Pakistani politician

Attiya Inayatullah is a Pakistani politician who had been a member of the National Assembly of Pakistan between 1985 and 2013.

==Early life and education==
She holds master's degree in Sociology from Boston University and obtained her PhD degree from University of the Punjab.

==Political career==
Inayatullah served as an adviser on Population Welfare to President of Pakistan Muhammad Zia-ul-Haq in the early 1980s.

She was elected to the National Assembly of Pakistan on reserved seat for women from Punjab in the 1985 Pakistani general election and served as a Minister of State for Population Welfare in the federal cabinet of Prime Minister Muhammad Khan Junejo.

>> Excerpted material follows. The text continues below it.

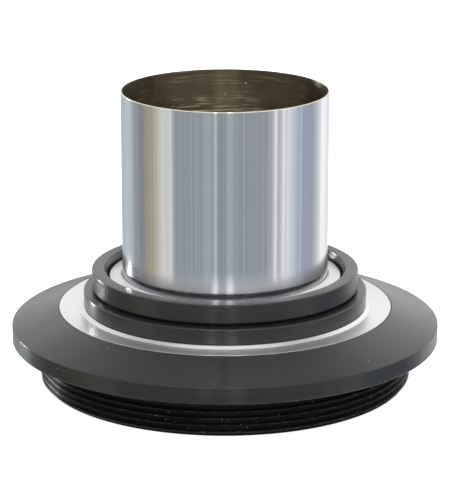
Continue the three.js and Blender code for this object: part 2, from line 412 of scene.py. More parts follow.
def new_material(name):
    """A material with one principled surface: returns it, its node tree and the surface."""
    material = bpy.data.materials.new(name)
    material.use_nodes = True
    tree = material.node_tree
    tree.nodes.clear()
    surface = node(tree, "ShaderNodeBsdfPrincipled")
    output = node(tree, "ShaderNodeOutputMaterial")
    tree.links.new(surface.outputs[0], output.inputs[0])
    return material, tree, surface


def object_point(tree):
    """The point of the surface, in metres."""
    return node(tree, "ShaderNodeTexCoord").outputs["Object"]


def object_height(tree):
    """The height of that point."""
    return node(tree, "ShaderNodeSeparateXYZ", {0: object_point(tree)}).outputs[2]


def noise(tree, point, per_mm, detail, roughness=0.5):
    """Soft noise at a point, from 0 to 1."""
    inputs = {"Vector": point, "Scale": per_mm / MM, "Detail": detail, "Roughness": roughness}
    return node(tree, "ShaderNodeTexNoise", inputs).outputs[0]


def turning_lines(tree, per_mm, detail=2.0):
    """Noise that only changes with radius and height, as a lathe tool leaves it, from 0 to 1."""
    x, y, z = node(tree, "ShaderNodeSeparateXYZ", {0: object_point(tree)}).outputs
    radius = calc(tree, "SQRT", calc(tree, "ADD", calc(tree, "MULTIPLY", x, x), calc(tree, "MULTIPLY", y, y)))
    place = node(tree, "ShaderNodeCombineXYZ", {0: radius, 1: 0.0, 2: z}).outputs[0]
    return noise(tree, place, per_mm, detail, 0.65)


def cloud(tree, per_mm, detail=3.0):
    """Soft noise over the surface, from 0 to 1."""
    return noise(tree, object_point(tree), per_mm, detail)


def specks(tree, per_mm, share):
    """Small dots of dust, in a share of the cells: 1 on a dot and 0 elsewhere."""
    cells = node(tree, "ShaderNodeTexVoronoi", {"Vector": object_point(tree), "Scale": per_mm / MM})
    near = ranged(tree, cells.outputs["Distance"], 0.12, 0.2, 1.0, 0.0)
    chosen = node(tree, "ShaderNodeSeparateColor", {0: cells.outputs["Color"]}).outputs[0]
    return calc(tree, "MULTIPLY", near, calc(tree, "LESS_THAN", chosen, share))


def wear_mask(tree, amount):
    """Worn corners: strong in the middle of a rounded corner, broken up by noise."""
    corner = node(tree, "ShaderNodeAttribute", attribute_name="wear").outputs["Fac"]
    broken = ranged(tree, cloud(tree, 1.1, 4.0), 0.35, 0.7)
    return calc(tree, "MULTIPLY", calc(tree, "MULTIPLY", corner, broken), amount)


def set_grain(tree, surface, amount):
    """Stretches the gloss across the circular tool marks."""
    around = node(tree, "ShaderNodeTangent", direction_type="RADIAL", axis="Z").outputs[0]
    link(tree, amount, surface.inputs["Anisotropic"])
    link(tree, 0.25, surface.inputs["Anisotropic Rotation"])
    link(tree, around, surface.inputs["Tangent"])


def set_bump(tree, surface, height, depth_mm):
    """Roughens the surface by a depth."""
    bump = node(tree, "ShaderNodeBump", {"Height": height, "Distance": depth_mm * MM})
    link(tree, bump.outputs[0], surface.inputs["Normal"])


def black_anodised(name, tone=0.01, gloss=0.5, roughness=0.25, wear=0.06, dust=0.004, crest=(0.3, 0.3, 0.31)):
    """Dyed oxide over turned aluminium: dark satin with circular tool marks, rubbed corners and dust."""
    material, tree, surface = new_material(name)
    lines = turning_lines(tree, 5.0, 1.0)
    patches = cloud(tree, 0.25)
    dark = mixed(tree, patches, toned(tone, 0.85, 0.95, 1.0), toned(tone, 1.05, 1.15, 1.2))
    lined = mixed(tree, ranged(tree, lines, 0.4, 0.7), dark, toned(tone, 1.2, 1.25, 1.3))
    worn = mixed(tree, wear_mask(tree, wear), lined, crest)
    dusty = mixed(tree, specks(tree, 3.0, dust), worn, DUST)
    link(tree, dusty, surface.inputs["Base Color"])
    link(tree, gloss, surface.inputs["Specular IOR Level"])
    changes = (spread(tree, part, -ANODISED_UNEVENNESS, ANODISED_UNEVENNESS) for part in (lines, patches))
    uneven = calc(tree, "ADD", *changes)
    link(tree, calc(tree, "ADD", uneven, roughness), surface.inputs["Roughness"])
    set_grain(tree, surface, 0.9)
    set_bump(tree, surface, lines, 0.0008)
    return material


def bare_aluminium(name):
    """Bright turned aluminium, with fine circular tool marks."""
    material, tree, surface = new_material(name)
    lines = turning_lines(tree, 7.0, 3.0)
    colour = mixed(tree, spread(tree, lines), DULL_ALUMINIUM, BRIGHT_ALUMINIUM)
    link(tree, colour, surface.inputs["Base Color"])
    link(tree, 1.0, surface.inputs["Metallic"])
    link(tree, spread(tree, turning_lines(tree, 3.0), 0.24, 0.34), surface.inputs["Roughness"])
    set_grain(tree, surface, 0.9)
    set_bump(tree, surface, lines, 0.0008)
    return material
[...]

She was re-elected to the National Assembly of Pakistan on reserved seat for women from Punjab in the 1988 Pakistani general election.

Following the 1999 Pakistani coup d'état by Pervez Musharraf, she served as a member of the National Security Council of Pakistan.

She was re-elected to the National Assembly of Pakistan as a candidate of Pakistan Muslim League (Q) on a seat reserved for women from Punjab in the 2002 Pakistani general election.

She was re-elected to the National Assembly of Pakistan as a candidate of Pakistan Muslim League (Q) on a seat reserved for women from Punjab in the 2008 Pakistani general election.